_Supplied records_
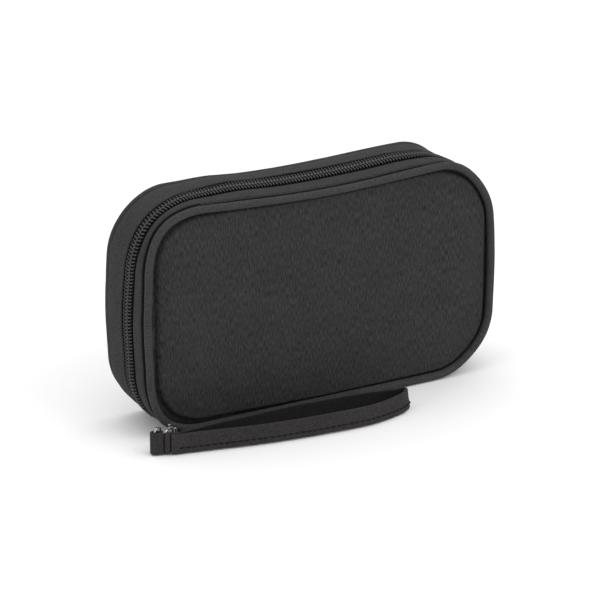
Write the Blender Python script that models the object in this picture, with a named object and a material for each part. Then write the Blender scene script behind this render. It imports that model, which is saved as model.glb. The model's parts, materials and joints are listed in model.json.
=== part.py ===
"""Cable organizer pouch: a zipped fabric case that opens on its long bottom edge, with a wrist strap.

Frame: +X runs along the pouch, the front cover faces -Y and +Z is up. The origin is the middle of
the base, on the surface that the pouch stands on. Lengths are in metres.
"""

import math

import bmesh
import bpy
from mathutils import Matrix, Vector

# Driving dimensions of the case
LENGTH = 0.190
HEIGHT = 0.110
SEAM_DEPTH = 0.037
CORNER_R = 0.031
SAG_FRONT = 0.0036
SAG_REAR = 0.0011
GAP = 0.0003

# Shell
PIPING_R = 0.0023
PIPING_SIDES = 8
WALL = 0.0020
CROWN = 0.0022
PANEL_RIM = 2 * PIPING_R + GAP
FOAM = 0.0020
LINING = 0.0008

# Zip: ZIP_Y is the plane where the two halves meet, and the hinge lies in it
ZIP_Y = -0.0028
SLOT_HALF = 0.0054
CHAIN_GAP_HALF = 0.0007
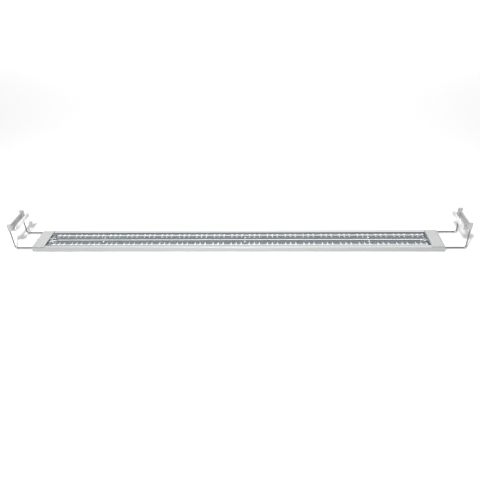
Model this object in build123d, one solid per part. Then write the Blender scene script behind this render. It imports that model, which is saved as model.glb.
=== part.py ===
from build123d import *
import os

# Aquarium lamp: a flat aluminium rail with two LED boards under a clear cover, and a wire bracket with a
# glass clip that slides out of each end. It lies on its back with its light side up.
# Origin: centre of the flat back. X runs along the lamp, Y across it, Z up. Millimetres.

# ---- rail ----
BODY_LENGTH = 1127.0
BODY_WIDTH = 90.0
RAIL_HEIGHT = 13.0
OUTER_WALL = 1.5
INNER_WALL = 1.5
BACK_SKIN = 1.4
TOP_SKIN = 0.8
SIDE_CHANNEL_WIDTH = 8.0
FLOOR_THICKNESS = 1.2
CENTRE_WEB = 3.0
RIB_WIDTH = 4.5
RIB_HEIGHT = 1.6
RIB_FROM_BOARD_END = 14.0
LIP_OVERHANG = 1.2
EDGE_ROUND = 0.6

# ---- end caps ----
CAP_LENGTH = 34.0
CAP_RISE = 2.0
CAP_INSET = 4.0
CAP_ROUND = 0.8
CAP_SLOPE_LENGTH = 4.0
CAP_SLOPE_DROP = 1.6
CAP_END_WALL = 9.9
CAP_POCKET_SIDE_WALL = 3.0
CAP_SCREW_RADIUS = 1.5
CAP_SCREW_HEAD_RADIUS = 2.8
CAP_SCREW_LENGTH = 7.0
CAP_SCREW_FROM_WIRE = 6.5
CAP_SCREW_INSET = 17.0

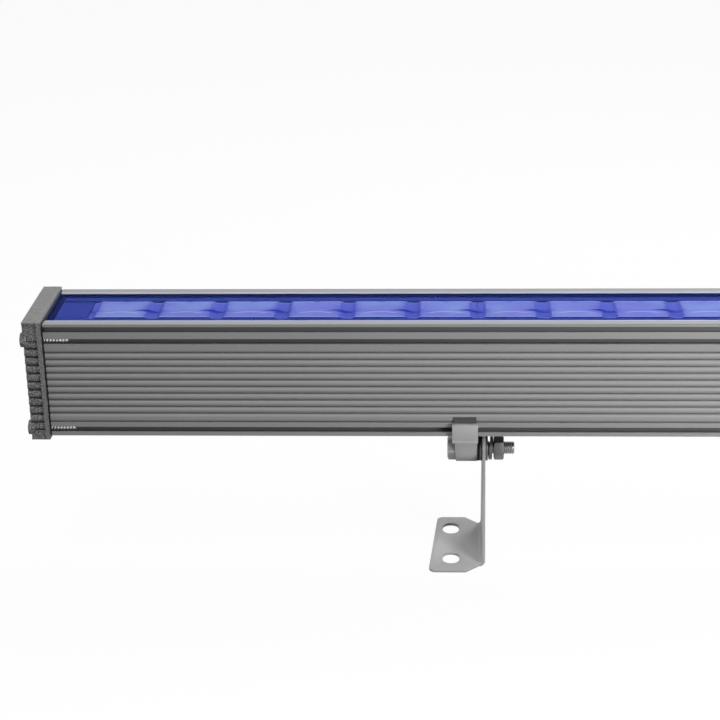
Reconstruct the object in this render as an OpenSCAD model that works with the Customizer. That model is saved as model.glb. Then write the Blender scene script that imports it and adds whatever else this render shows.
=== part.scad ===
// Linear outdoor wall washer: a ribbed aluminium housing with a row of lenses under glass, a cast cap
// on each end, and two feet that tilt on bolts under clamps, which slide along the housing.
// X runs along the light, Y across it, Z up from the surface that the feet stand on.

/* [Light] */
// Length between the outer faces of the end caps
light_l = 1000; // [700:1:1500]
// Width of the housing
body_w = 61; // [58:0.5:72]
// Height of the housing
body_h = 70.7; // [66:0.1:90]
// Height of the tilt axis above the surface the feet stand on
axis_h = 67.6; // [56:0.1:110]
// From the tilt axis up to the underside of the housing
body_drop = 21.5; // [20:0.1:32]

/* [Housing] */
// Thickness of the housing's floor
floor_t = 2.5; // [1.8:0.1:3.5]
// Thickness of the side walls behind the rib crests
wall_t = 3.5; // [3.2:0.1:5]
// Thickness of the shelf that the lamp board is screwed to
shelf_t = 3; // [2.6:0.1:4]
// Depth of the shelf's upper face below the housing's top
shelf_depth = 16.5; // [16:0.1:20]
// Number of even ribs on each side
rib_count = 9; // [5:1:9]
// Spacing of the ribs
rib_pitch = 4.28; // [3.6:0.01:4.28]
// Radius of a rib's round crest
rib_r = 2.2; // [2.15:0.01:2.5]
// Height of the wide rib under the even ones
wide_rib_h = 5.55; // [4.6:0.05:5.6]
// Height of the lip above the long groove
lip_h = 1.5; // [1:0.1:2.5]
// Height of the long groove under the lip
groove_h = 3.4; // [2:0.1:3.6]
// Depth of the long groove
groove_d = 3.4; // [2:0.1:4]
// Thickness of the edges that narrow the long groove's mouth
groove_edge_t = 0.8; // [0.5:0.1:1.2]
// How far the long groove reaches down behind its mouth
groove_drop = 1.1; // [0.5:0.1:1.3]
// Height of the flat band between the long groove and the upper screw channel
band_h = 4.05; // [3.6:0.05:5]
// Height of a screw channel's mouth
channel_mouth = 3.4; // [3:0.05:3.6]
// Radius of a screw channel
channel_r = 2.2; // [2.1:0.01:2.3]
// Depth of a screw channel's centre behind the side face
channel_in = 3.4; // [3.3:0.05:3.6]
// Height of the bottom rail under the lower screw channel
rail_h = 2.3; // [2:0.1:3]

/* [Glass] */
// Width of each top rail beside the glass opening
rail_w = 6.5; // [6:0.1:9]
// Depth of the glass below the top rails
glass_recess = 0.4; // [0.2:0.1:1]
// Thickness of the glass
glass_t = 4; // [3:0.1:4.4]
// Ground bevel on the glass edges
glass_bevel = 0.4; // [0.2:0.1:0.8]
// Thickness of the seal under the glass
seal_t = 0.8; // [0.5:0.1:1]
// Thickness of the seal beside the glass
seal_side = 0.9; // [0.5:0.1:1.5]
// Width of the ledge that carries the seal
ledge_w = 3.5; // [2.5:0.1:4]
// Thickness of the ledge that carries the seal
ledge_t = 1.6; // [1.2:0.1:1.8]

/* [Lenses] */
// Spacing of the lenses
lens_pitch = 38.5; // [34:0.5:60]
// Least distance from a cap's outer face to the first lens centre
row_margin = 55; // [54:1:80]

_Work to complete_
Write out the full listing exactly as given.

_Response to this exercise_
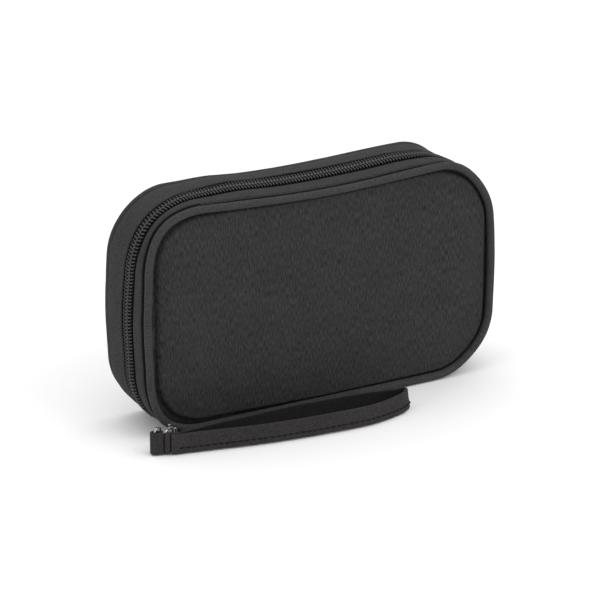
Write the Blender Python script that models the object in this picture, with a named object and a material for each part. Then write the Blender scene script behind this render. It imports that model, which is saved as model.glb. The model's parts, materials and joints are listed in model.json.
=== part.py ===
"""Cable organizer pouch: a zipped fabric case that opens on its long bottom edge, with a wrist strap.

Frame: +X runs along the pouch, the front cover faces -Y and +Z is up. The origin is the middle of
the base, on the surface that the pouch stands on. Lengths are in metres.
"""

import math

import bmesh
import bpy
from mathutils import Matrix, Vector

# Driving dimensions of the case
LENGTH = 0.190
HEIGHT = 0.110
SEAM_DEPTH = 0.037
CORNER_R = 0.031
SAG_FRONT = 0.0036
SAG_REAR = 0.0011
GAP = 0.0003

# Shell
PIPING_R = 0.0023
PIPING_SIDES = 8
WALL = 0.0020
CROWN = 0.0022
PANEL_RIM = 2 * PIPING_R + GAP
FOAM = 0.0020
LINING = 0.0008

# Zip: ZIP_Y is the plane where the two halves meet, and the hinge lies in it
ZIP_Y = -0.0028
SLOT_HALF = 0.0054
CHAIN_GAP_HALF = 0.0007
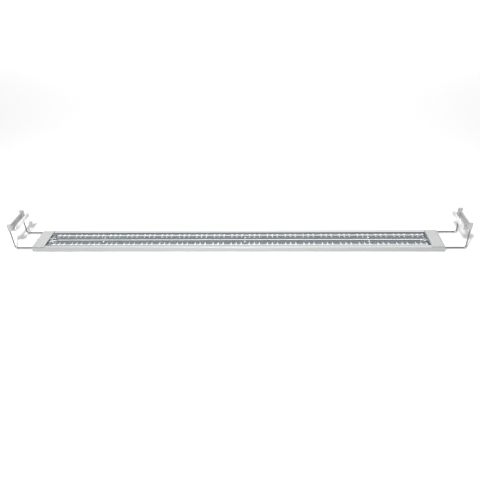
Model this object in build123d, one solid per part. Then write the Blender scene script behind this render. It imports that model, which is saved as model.glb.
=== part.py ===
from build123d import *
import os

# Aquarium lamp: a flat aluminium rail with two LED boards under a clear cover, and a wire bracket with a
# glass clip that slides out of each end. It lies on its back with its light side up.
# Origin: centre of the flat back. X runs along the lamp, Y across it, Z up. Millimetres.

# ---- rail ----
BODY_LENGTH = 1127.0
BODY_WIDTH = 90.0
RAIL_HEIGHT = 13.0
OUTER_WALL = 1.5
INNER_WALL = 1.5
BACK_SKIN = 1.4
TOP_SKIN = 0.8
SIDE_CHANNEL_WIDTH = 8.0
FLOOR_THICKNESS = 1.2
CENTRE_WEB = 3.0
RIB_WIDTH = 4.5
RIB_HEIGHT = 1.6
RIB_FROM_BOARD_END = 14.0
LIP_OVERHANG = 1.2
EDGE_ROUND = 0.6

# ---- end caps ----
CAP_LENGTH = 34.0
CAP_RISE = 2.0
CAP_INSET = 4.0
CAP_ROUND = 0.8
CAP_SLOPE_LENGTH = 4.0
CAP_SLOPE_DROP = 1.6
CAP_END_WALL = 9.9
CAP_POCKET_SIDE_WALL = 3.0
CAP_SCREW_RADIUS = 1.5
CAP_SCREW_HEAD_RADIUS = 2.8
CAP_SCREW_LENGTH = 7.0
CAP_SCREW_FROM_WIRE = 6.5
CAP_SCREW_INSET = 17.0

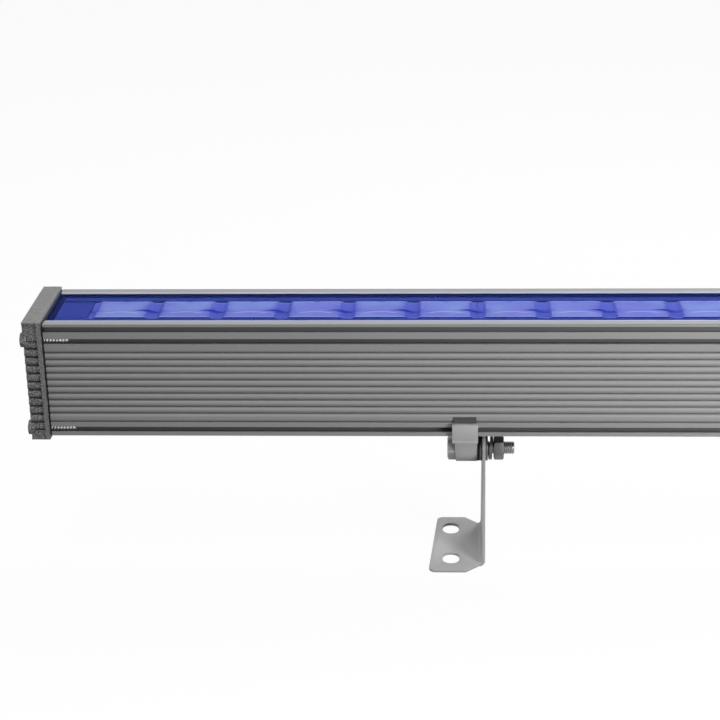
Reconstruct the object in this render as an OpenSCAD model that works with the Customizer. That model is saved as model.glb. Then write the Blender scene script that imports it and adds whatever else this render shows.
=== part.scad ===
// Linear outdoor wall washer: a ribbed aluminium housing with a row of lenses under glass, a cast cap
// on each end, and two feet that tilt on bolts under clamps, which slide along the housing.
// X runs along the light, Y across it, Z up from the surface that the feet stand on.

/* [Light] */
// Length between the outer faces of the end caps
light_l = 1000; // [700:1:1500]
// Width of the housing
body_w = 61; // [58:0.5:72]
// Height of the housing
body_h = 70.7; // [66:0.1:90]
// Height of the tilt axis above the surface the feet stand on
axis_h = 67.6; // [56:0.1:110]
// From the tilt axis up to the underside of the housing
body_drop = 21.5; // [20:0.1:32]

/* [Housing] */
// Thickness of the housing's floor
floor_t = 2.5; // [1.8:0.1:3.5]
// Thickness of the side walls behind the rib crests
wall_t = 3.5; // [3.2:0.1:5]
// Thickness of the shelf that the lamp board is screwed to
shelf_t = 3; // [2.6:0.1:4]
// Depth of the shelf's upper face below the housing's top
shelf_depth = 16.5; // [16:0.1:20]
// Number of even ribs on each side
rib_count = 9; // [5:1:9]
// Spacing of the ribs
rib_pitch = 4.28; // [3.6:0.01:4.28]
// Radius of a rib's round crest
rib_r = 2.2; // [2.15:0.01:2.5]
// Height of the wide rib under the even ones
wide_rib_h = 5.55; // [4.6:0.05:5.6]
// Height of the lip above the long groove
lip_h = 1.5; // [1:0.1:2.5]
// Height of the long groove under the lip
groove_h = 3.4; // [2:0.1:3.6]
// Depth of the long groove
groove_d = 3.4; // [2:0.1:4]
// Thickness of the edges that narrow the long groove's mouth
groove_edge_t = 0.8; // [0.5:0.1:1.2]
// How far the long groove reaches down behind its mouth
groove_drop = 1.1; // [0.5:0.1:1.3]
// Height of the flat band between the long groove and the upper screw channel
band_h = 4.05; // [3.6:0.05:5]
// Height of a screw channel's mouth
channel_mouth = 3.4; // [3:0.05:3.6]
// Radius of a screw channel
channel_r = 2.2; // [2.1:0.01:2.3]
// Depth of a screw channel's centre behind the side face
channel_in = 3.4; // [3.3:0.05:3.6]
// Height of the bottom rail under the lower screw channel
rail_h = 2.3; // [2:0.1:3]

/* [Glass] */
// Width of each top rail beside the glass opening
rail_w = 6.5; // [6:0.1:9]
// Depth of the glass below the top rails
glass_recess = 0.4; // [0.2:0.1:1]
// Thickness of the glass
glass_t = 4; // [3:0.1:4.4]
// Ground bevel on the glass edges
glass_bevel = 0.4; // [0.2:0.1:0.8]
// Thickness of the seal under the glass
seal_t = 0.8; // [0.5:0.1:1]
// Thickness of the seal beside the glass
seal_side = 0.9; // [0.5:0.1:1.5]
// Width of the ledge that carries the seal
ledge_w = 3.5; // [2.5:0.1:4]
// Thickness of the ledge that carries the seal
ledge_t = 1.6; // [1.2:0.1:1.8]

/* [Lenses] */
// Spacing of the lenses
lens_pitch = 38.5; // [34:0.5:60]
// Least distance from a cap's outer face to the first lens centre
row_margin = 55; // [54:1:80]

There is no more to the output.